PhaseSessionsDescriptionStatus
01Planning & CLAUDE.mdDONE
13Monorepo infrastructureDONE
27Core types & configDONE
33Tool systemDONE
47LLM modelsDONE
57Agent core (+HITL, +retry)TODO
68Runner & execution (+handlers, +background tasks)TODO
77Swarm / multi-agent (+parallel/serial groups, +nesting)TODO
813Context engine (+extended neurons, +artifact versioning)TODO
98Memory package (+summary, +orchestrator)TODO
104MCP integration (+server decorator)TODO
10.52Config-driven loading & skill registry (NEW)TODO
114Sandbox (+builder, +builtin tools)TODO
125Trace (+propagation, +prompt logger)TODO
135Evaluation (+LLM-as-Judge, +quality scorers)TODO
13.53Ralph Loop — iterative refinement (NEW)TODO
143A2A protocol (+remote agent, +task store)TODO
156CLITODO
164ServerTODO
175Training (+trajectory dataset)TODO
186Examples (quickstart)TODO
193Examples (multi-agent)TODO
206Examples (benchmarks)TODO
213Examples (advanced)TODO
224Cleanup & CITODO
Total~127

Key Rules

  1. No copy-paste-modify. Read old code for logic understanding, rewrite clean from scratch.
  2. ~100-150 lines new code per session. One small thing, done right.
  3. Every session ends with passing tests. No broken state between sessions.
  4. Async-first. Sync wrappers only at run.sync() entry point.
  5. Pydantic v2 only. No custom config classes.
  6. One registry. Not 8+ factories.
  7. Clean English. All docstrings, comments, error messages.

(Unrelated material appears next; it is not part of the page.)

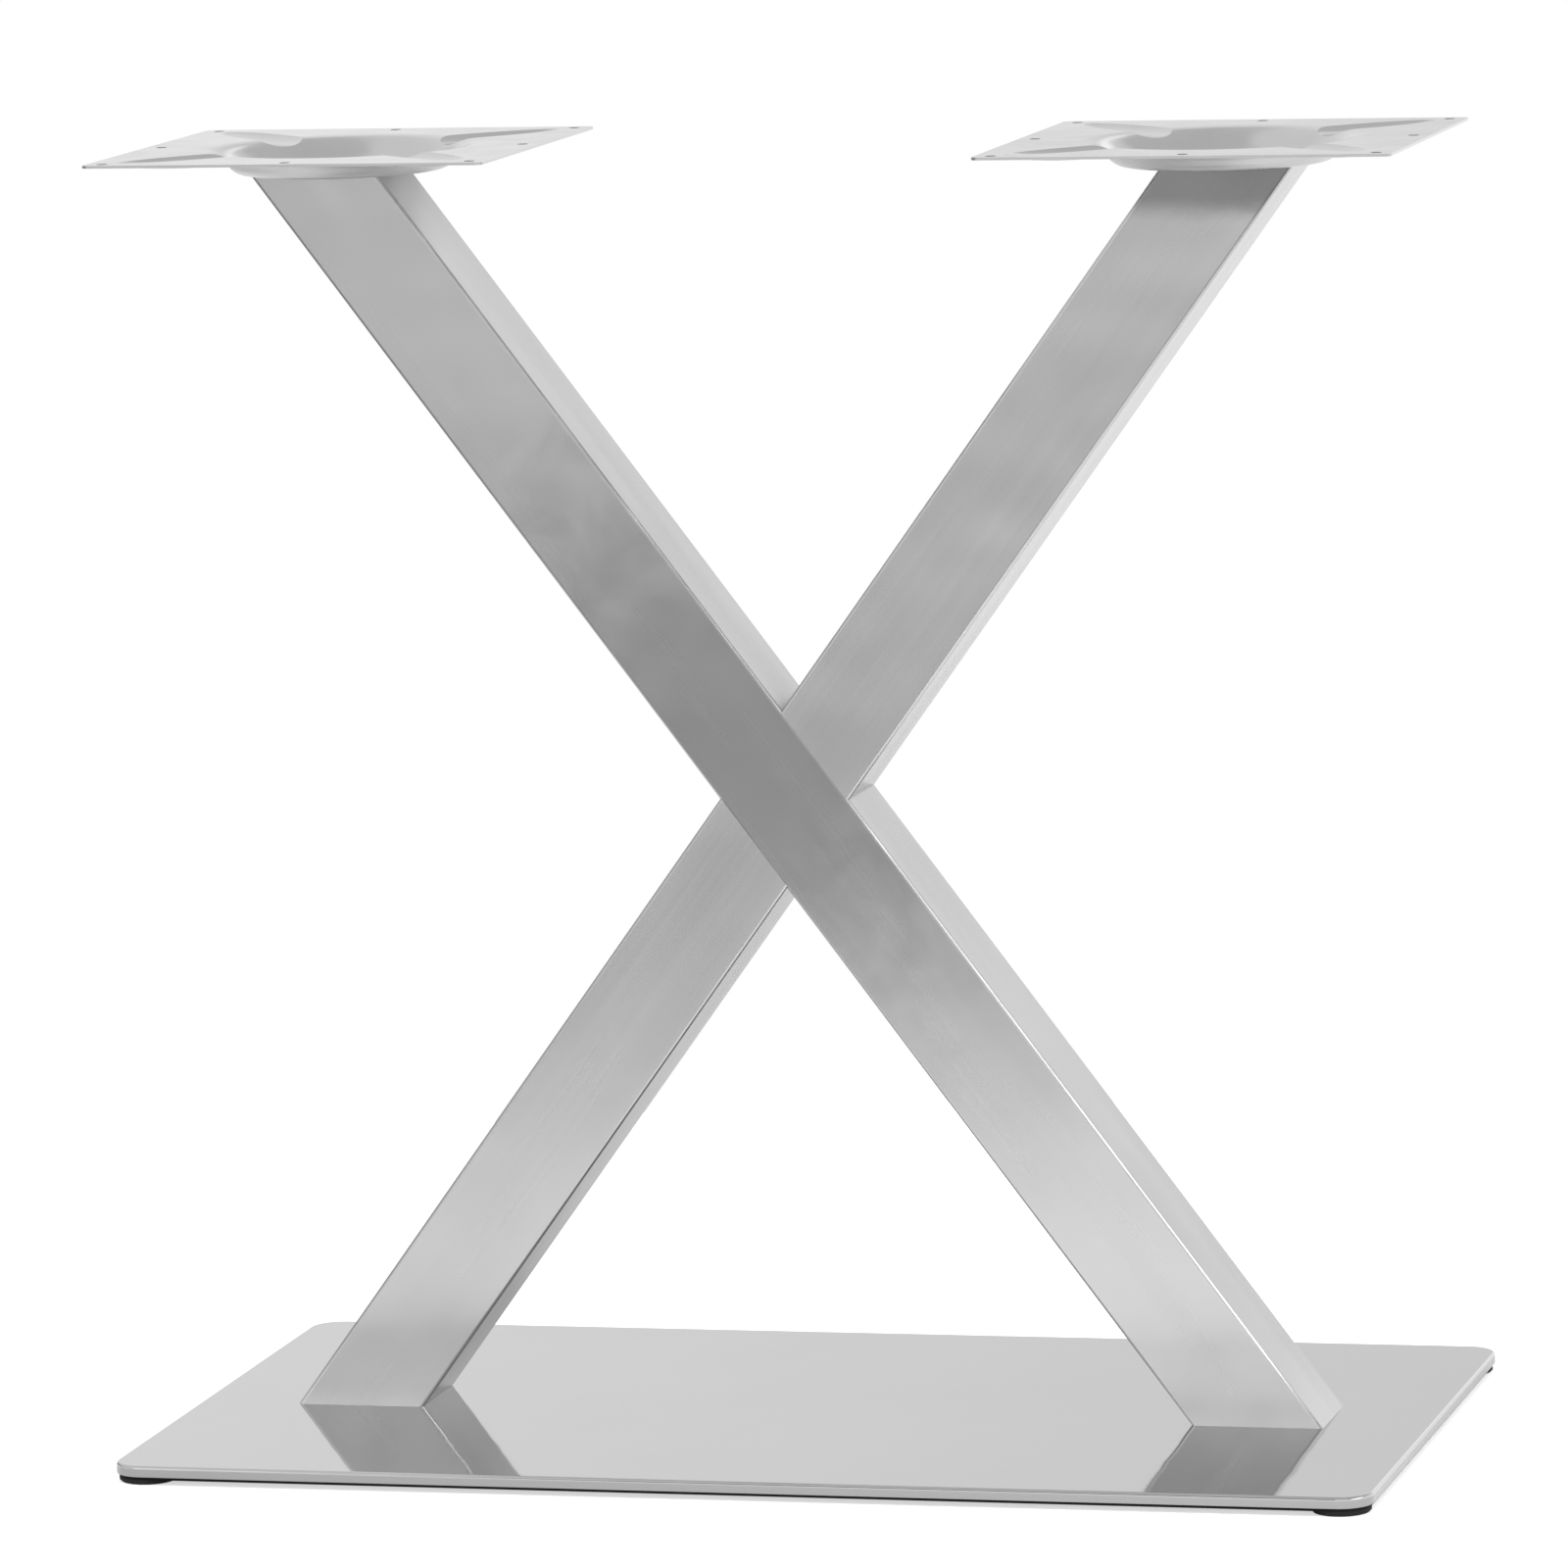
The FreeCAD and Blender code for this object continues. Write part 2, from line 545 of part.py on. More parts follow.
def make_top_plate(name, side):
    """Pressed square plate with a round dish in the middle and a flute to each corner."""
    centre = f"{side} * {PLATE_OFFSET}"
    blank = doc.addObject("PartDesign::Body", f"{name}_blank")
    outline = new_sketch(blank, f"{name}_outline")
    add_rectangle(outline, "square", "Sizes.top_plate_size", "Sizes.top_plate_size")
    block = pad(blank, outline, "Sizes.top_plate_sheet")
    dress(blank, "Fillet", block, upright_edges, "Sizes.top_plate_corner_radius", f"{name}_corners")
    place(blank, centre, "0", RIM_UNDERSIDE)

    outer = pressed_form(f"{name}_outer", side, "Sizes.top_plate_sheet")
    below = common(f"{name}_belly", outer, layer(f"{name}_below", DISH_UNDERSIDE, RIM_UNDERSIDE))
    pressed = fuse(f"{name}_pressed", [blank, below])
    hollowed = cut(f"{name}_hollowed", pressed, pressed_form(f"{name}_inner", side, "0"))

    reach = "(Sizes.top_plate_size / 2 - Sizes.table_hole_inset)"
    punch = "2 * Sizes.top_plate_sheet"
    holes = [cylinder(f"{name}_table_hole_{n}", "Sizes.table_hole_diameter", punch,
                      f"{centre} + {i} * {reach}", f"{j} * {reach}",
                      f"{RIM_UNDERSIDE} - Sizes.top_plate_sheet / 2")
             for n, (i, j) in enumerate(table_hole_grid(), start=1)]
    holes += [cylinder(f"{name}_screw_hole_{n}", "Sizes.bolt_hole_diameter", punch,
                       f"{side} * Sizes.tube_end_offset + {x}", y,
                       f"{DISH_UNDERSIDE} - Sizes.top_plate_sheet / 2")
              for n, (x, y) in enumerate(tube_end_bolts(), start=1)]
    return cut(name, hollowed, group(f"{name}_holes", holes))


def table_hole_grid():
    """The eight hole places round a plate's edge: its corners and the middles of its sides."""
    return [(i, j) for i in (-1, 0, 1) for j in (-1, 0, 1) if (i, j) != (0, 0)]


def make_top_screws(side_name, side):
    """Button-head screws, down through one dish into its tube's tapped plate."""
    screws = []
    seat = f"({DISH_UNDERSIDE} + Sizes.top_plate_sheet)"
    length = "(Sizes.top_plate_sheet + Sizes.end_plate_thickness + Sizes.screw_projection)"
    dome = "(Sizes.button_head_height - Sizes.button_head_band)"
    dome_radius = f"(((Sizes.button_head_diameter / 2)^2 + {dome}^2) / (2 * {dome}))"
    for n, (dx, y) in enumerate(tube_end_bolts(), start=1):
        x = f"{side} * Sizes.tube_end_offset + {dx}"
        tag = f"{side_name}_top_{n}"
        disc = cylinder(f"{tag}_disc", "Sizes.button_head_diameter", "Sizes.button_head_height",
                        x, y, seat)
        ball = primitive("Sphere", f"{tag}_ball", {"Radius": dome_radius}, x, y,
                         f"{seat} + Sizes.button_head_height - {dome_radius}")
        shank = cylinder(f"{tag}_shank", "Sizes.bolt_diameter", length, x, y, f"{seat} - {length}")
        blank = fuse(f"{tag}_blank", [common(f"{tag}_head", disc, ball), shank])
        socket = hexagon(f"{tag}_socket", "Sizes.socket_width", "Sizes.button_head_height", x, y,
                         f"{seat} + Sizes.button_head_height - Sizes.socket_depth")
        screws.append(cut(f"{tag}_screw", blank, socket))
    return group(f"{side_name}_top_screws", screws)


def make_base_screws(side_name, side):
    """Countersunk screws, up through the foot into one tube's tapped plate."""
    screws = []
    under = f"({PLATE_UNDERSIDE} + Sizes.sunk_head_recess)"
    length = f"({COVER_TOP} + Sizes.end_plate_thickness + Sizes.screw_projection - {under})"
    for n, (dx, y) in enumerate(tube_end_bolts(), start=1):
        x = f"{side} * Sizes.tube_end_offset + {dx}"
        tag = f"{side_name}_base_{n}"
        shank = cylinder(f"{tag}_shank", "Sizes.bolt_diameter", length, x, y, under)
        head = primitive("Cone", f"{tag}_head", {
            "Radius1": "Sizes.sunk_head_diameter / 2",
            "Radius2": "Sizes.bolt_diameter / 2",
            "Height": "(Sizes.sunk_head_diameter - Sizes.bolt_diameter) / 2",
        }, x, y, under)
        socket = hexagon(f"{tag}_socket", "Sizes.socket_width", "Sizes.socket_depth", x, y, under)
        screws.append(cut(f"{tag}_screw", fuse(f"{tag}_blank", [shank, head]), socket))
    return group(f"{side_name}_base_screws", screws)


def build():
    """Makes every sub-part and returns them."""
    parts = [make_base_cover(), make_base_plate()]
    parts += [make_foot_pad(tag, x, y) for tag, x, y in foot_pad_places()]
    parts += [make_main_tube(), make_arm("upper_arm_tube", 1), make_arm("lower_arm_tube", -1)]
    head_level = f"({DISH_UNDERSIDE} - Sizes.end_plate_thickness)"
    parts.append(make_end_plate("main_foot_plate", 1, 1, COVER_TOP))
    parts.append(make_end_plate("main_head_plate", 1, -1, head_level))
    parts.append(make_end_plate("lower_arm_foot_plate", -1, -1, COVER_TOP))
    parts.append(make_end_plate("upper_arm_head_plate", -1, 1, head_level))
    for side_name, side in SIDES:
        parts.append(make_top_plate(f"{side_name}_top_plate", side))
        parts.append(make_top_screws(side_name, side))
        parts.append(make_base_screws(side_name, side))
    doc.recompute()
    return parts


def check_document():
    """Stops if any object failed to build."""
    failed = [o.Name for o in doc.Objects if {"Invalid", "Error"} & set(o.State)]
    if failed:
        raise RuntimeError(f"these objects failed to build: {failed}")


def export(parts):
    """Checks each sub-part's shape and writes it to its own file."""
    os.makedirs("parts", exist_ok=True)
    for item in parts:
        shape = item.Shape
        if shape.isNull() or not shape.isValid() or not shape.Solids:
            raise RuntimeError(f"{item.Label} has no valid solid")
        if any(solid.Volume <= 0 for solid in shape.Solids):
            raise RuntimeError(f"{item.Label} has a solid with no volume")
        shape.exportStep(f"parts/{item.Label}.step")
        print(f"{item.Label:24s} {len(shape.Solids)} solids {shape.Volume / 1000:10.3f} cm3")


built = build()
check_document()
export(built)
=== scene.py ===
"""Looks of the cross-frame table base: materials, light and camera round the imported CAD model.

Lengths are in metres, with +Z up, +X along the foot and +Y to its rear.
"""

import math

import bpy
from mathutils import Matrix, Vector


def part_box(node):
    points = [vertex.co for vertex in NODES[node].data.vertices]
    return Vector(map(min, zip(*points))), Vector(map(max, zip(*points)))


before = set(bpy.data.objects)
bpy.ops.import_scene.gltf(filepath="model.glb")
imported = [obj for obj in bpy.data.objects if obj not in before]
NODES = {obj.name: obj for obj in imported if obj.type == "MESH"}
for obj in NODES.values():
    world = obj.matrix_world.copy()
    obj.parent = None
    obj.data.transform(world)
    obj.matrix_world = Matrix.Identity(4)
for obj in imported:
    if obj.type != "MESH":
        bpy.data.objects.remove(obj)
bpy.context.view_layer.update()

RIGHT = Vector((1.0, 0.0, 0.0))
FRONT = Vector((0.0, -1.0, 0.0))
REAR = Vector((0.0, 1.0, 0.0))
UP = Vector((0.0, 0.0, 1.0))
WHITE = (1.0, 1.0, 1.0, 1.0)

# Camera, as fitted to the photograph's edges. The photograph is PHOTO_SIZE pixels square.
PHOTO_SIZE = 1600
FOCAL_PIXELS = 9872.1
SENSOR_MM = 36.0
CAMERA_TURN = 0.2583  # radians, to the right of the front
CAMERA_RISE = 0.1483  # radians, above the level
CAMERA_ROLL = -0.0316  # radians
CAMERA_DISTANCE = 5.4459
CAMERA_TARGET = Vector((-0.00764, 0.0, 0.36782))
CAMERA_REACH = 100.0

# Levels and strokes of the X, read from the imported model. The lean is settled step by step, because a
# leaning tube's box is wider than its run by the tube's face over the cosine of the lean.
COVER_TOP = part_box("base_cover")[1].z
TUBE_FOOT, TUBE_HEAD = (corner.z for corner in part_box("main_tube"))
TUBE_FACE = 0.060
LEAN_STEPS = 20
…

Reference: Source Files by Session

New ModuleReference Source (old/)Complexity
orbiter/types.pycore/event/base.py, core/common.pyMedium
orbiter/config.pyconfig/conf.pyMedium
orbiter/registry.pycore/factory.pyLow
orbiter/events.pyevents/inmemory.pyLow
orbiter/hooks.pyrunners/hook/Medium
orbiter/tool.pycore/tool/base.py, tools/function_tools.pyHigh
orbiter/human.pytools/human/human.py, runners/handler/human.pyMedium
orbiter/agent.pyagents/llm_agent.py, core/agent/base.py, core/agent/agent_desc.pyVery High
orbiter/runner.pyrunner.py, runners/call_driven_runner.pyVery High
orbiter/_internal/handlers.pyrunners/handler/ (10 handlers, ~2,400 LOC)Very High
orbiter/_internal/background.pyrunners/handler/background_task.pyHigh
orbiter/_internal/state.pyrunners/state_manager.pyHigh
orbiter/swarm.pycore/agent/swarm.pyVery High
orbiter/_internal/agent_group.pyagents/parallel_llm_agent.py, agents/serial_llm_agent.pyHigh
orbiter/_internal/nested.pyagents/task_llm_agent.pyMedium
orbiter/loader.pyconfig/agent_loader.py, config/task_loader.pyHigh
orbiter/skills.pyutils/skill_loader.pyHigh
orbiter/models/models/High
orbiter/context/core/context/amni/, core/context/prompts/Very High
orbiter/memory/memory/High
orbiter/memory/summary.pymemory/main.py (summary logic)High
orbiter/memory/long_term.pymemory/longterm/High
orbiter/mcp/mcp_client/, tools/mcp_tool/High
orbiter/sandbox/sandbox/Medium-High
orbiter/trace/trace/, logs/, metrics/High
orbiter/eval/evaluations/High
orbiter/eval/ralph/ralph_loop/High
orbiter/a2a/experimental/a2a/Medium-High
orbiter-cliaworld-cli/Very High
orbiter-servercmd/web/Medium
orbiter-traintrain/, dataset/High

Implementation Notes

Namespace Packages

The orbiter namespace is shared across multiple packages using pkgutil.extend_path() in orbiter-core’s __init__.py. This allows orbiter.models, orbiter.memory, etc. to be provided by separate installable packages while sharing the orbiter top-level namespace.

Meta-Package

The orbiter meta-package (in packages/orbiter/) installs all sub-packages. It uses a dummy _orbiter_meta package for hatchling build compatibility since it has no source code of its own.